Participating in the full process of music and musical instruction offers our students at least two additional skills. First, they become capable of close listening, which is similar to the skill of close reading. Listening requires careful attention to detail, an inquisitive mind, and a prepared ear. Careful listening may require note-taking, as the subject of our attention does pass with time—a listener must be engaged in the moment before the music falls away. The skill of close listening should be guided by the teacher and practiced by the student until it becomes both a lifelong habit and skill. Second, our students become interpreters of music, able to share an important role between the creator of the music and its audience. Music-making is the sharing of the human experience that music expresses. It is one of the few opportunities to join with people from other times and places to express a unified idea while also adopting it as your own expression. The teacher should aspire to excellence in musical performance, simultaneously holding students to a degree of standardized performance and interpretation while allowing room for individual expression.

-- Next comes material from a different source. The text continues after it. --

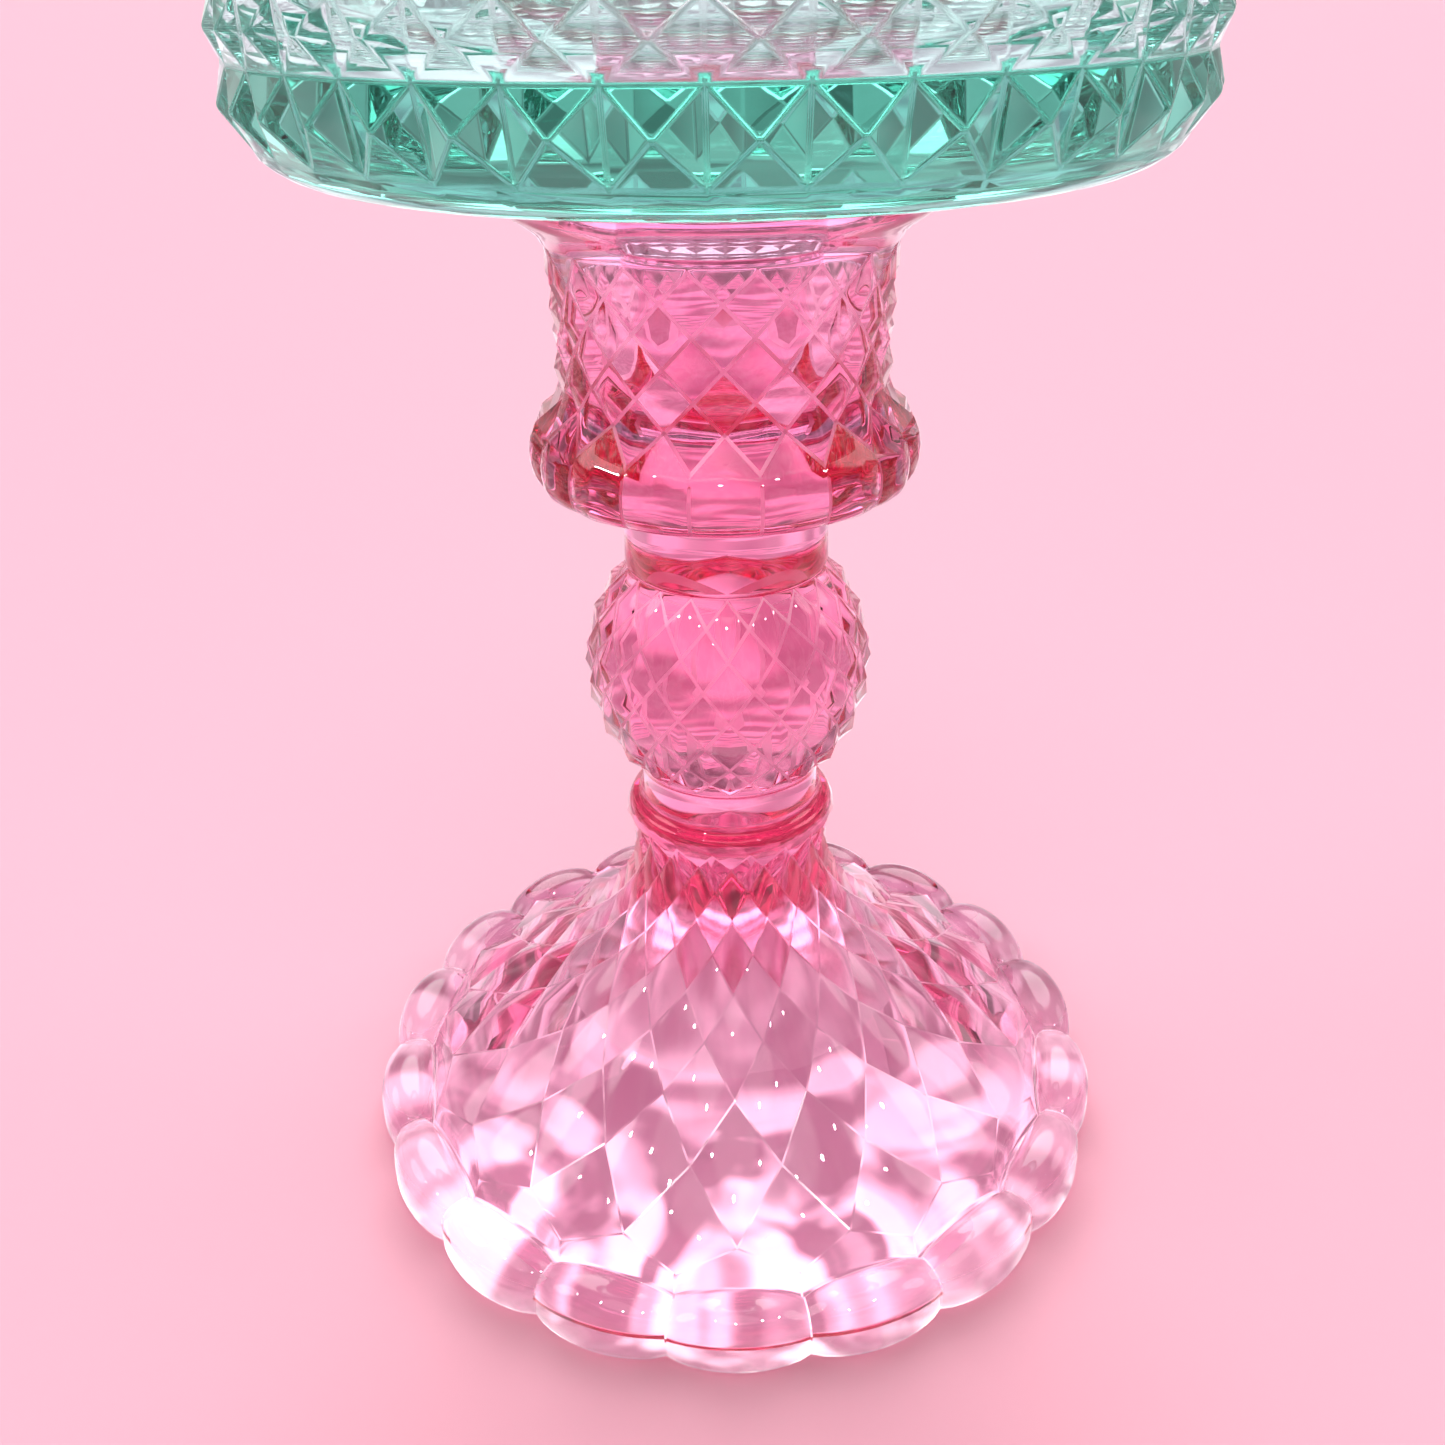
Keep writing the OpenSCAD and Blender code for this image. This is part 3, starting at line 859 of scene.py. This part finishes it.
def camera_axes(yaw, pitch, roll):
    """Turn of a camera that looks along +Y before its yaw, pitch and roll."""
    s, c = math.sin(yaw), math.cos(yaw)
    sp, cp = math.sin(pitch), math.cos(pitch)
    right = Vector((c, -s, 0))
    ahead = Vector((s * cp, c * cp, -sp))
    up = Vector((s * sp, c * sp, cp))
    sr, cr = math.sin(roll), math.cos(roll)
    turned_right = cr * right + sr * up
    turned_up = -sr * right + cr * up
    return Matrix((turned_right, turned_up, -ahead)).transposed()


def add_camera(stage):
    """Camera in front of the dish, looking down on its foot."""
    camera_data = bpy.data.cameras.new("camera")
    camera_data.sensor_width = 36.0
    camera_data.lens = stage.lens
    camera_data.clip_start = 0.005
    camera = bpy.data.objects.new("camera", camera_data)
    bpy.context.scene.collection.objects.link(camera)
    axes = camera_axes(stage.camera_yaw, stage.camera_pitch, stage.camera_roll)
    camera.matrix_world = Matrix.Translation(
        (0, -stage.camera_distance, stage.camera_height)) @ axes.to_4x4()
    bpy.context.scene.camera = camera


class SCENE_OT_studio(bpy.types.Operator):
    """Add the floor, the light and the camera"""
    bl_idname = "scene.candy_dish_studio"
    bl_label = "Studio"

    def execute(self, context):
        stage = context.scene.dish_stage
        add_floor(stage)
        studio_world()
        add_sparkle()
        add_camera(stage)
        cycles = context.scene.cycles
        cycles.max_bounces = 24
        cycles.transmission_bounces = 24
        cycles.glossy_bounces = 12
        cycles.transparent_max_bounces = 32
        context.scene.view_settings.view_transform = "Standard"
        return {"FINISHED"}


# ---- add-on -----------------------------------------------------------------

class VIEW3D_PT_candy_dish(bpy.types.Panel):
    """Buttons that build the dish, and its sizes and colours"""
    bl_label = "Candy Dish"
    bl_space_type = "VIEW_3D"
    bl_region_type = "UI"
    bl_category = "Candy Dish"

    def draw(self, context):
        for name in STEPS:
            self.layout.operator(name)
        for group in GROUPS:
            box = self.layout.box()
            settings = getattr(context.scene, group)
            for prop in settings.bl_rna.properties:
                if prop.identifier not in ("rna_type", "name"):
                    box.prop(settings, prop.identifier)


GROUPS = {"dish_bowl": BowlSizes, "dish_stick": StickSizes, "dish_foot": FootSizes,
          "dish_glass": GlassColours, "dish_stage": StageSizes}
OPERATORS = (MESH_OT_candlestick, MESH_OT_glue_bead, MESH_OT_candy_bowl, SCENE_OT_studio)
STEPS = [operator.bl_idname for operator in OPERATORS]
CLASSES = (*GROUPS.values(), *OPERATORS, VIEW3D_PT_candy_dish)


def register():
    for cls in CLASSES:
        bpy.utils.register_class(cls)
    for name, cls in GROUPS.items():
        setattr(bpy.types.Scene, name, PointerProperty(type=cls))


def unregister():
    for name in GROUPS:
        delattr(bpy.types.Scene, name)
    for cls in reversed(CLASSES):
        bpy.utils.unregister_class(cls)


def main():
    register()
    for step in STEPS:
        category, name = step.split(".")
        getattr(getattr(bpy.ops, category), name)()
    bpy.context.view_layer.update()


if __name__ == "__main__":
    main()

In the end, classical music education should be a careful balance of elements that are held together in thoughtful tension: the intellectual and the participatory, the individual and the communal, the labor and the beauty, the gifted and the struggling, the present and the future. If we can reimagine our modern paradigm and work to hold these elements in unity, we will set our students on a course to encounter the beautiful, and we will commence a pursuit that will stay with them as they depart from our care.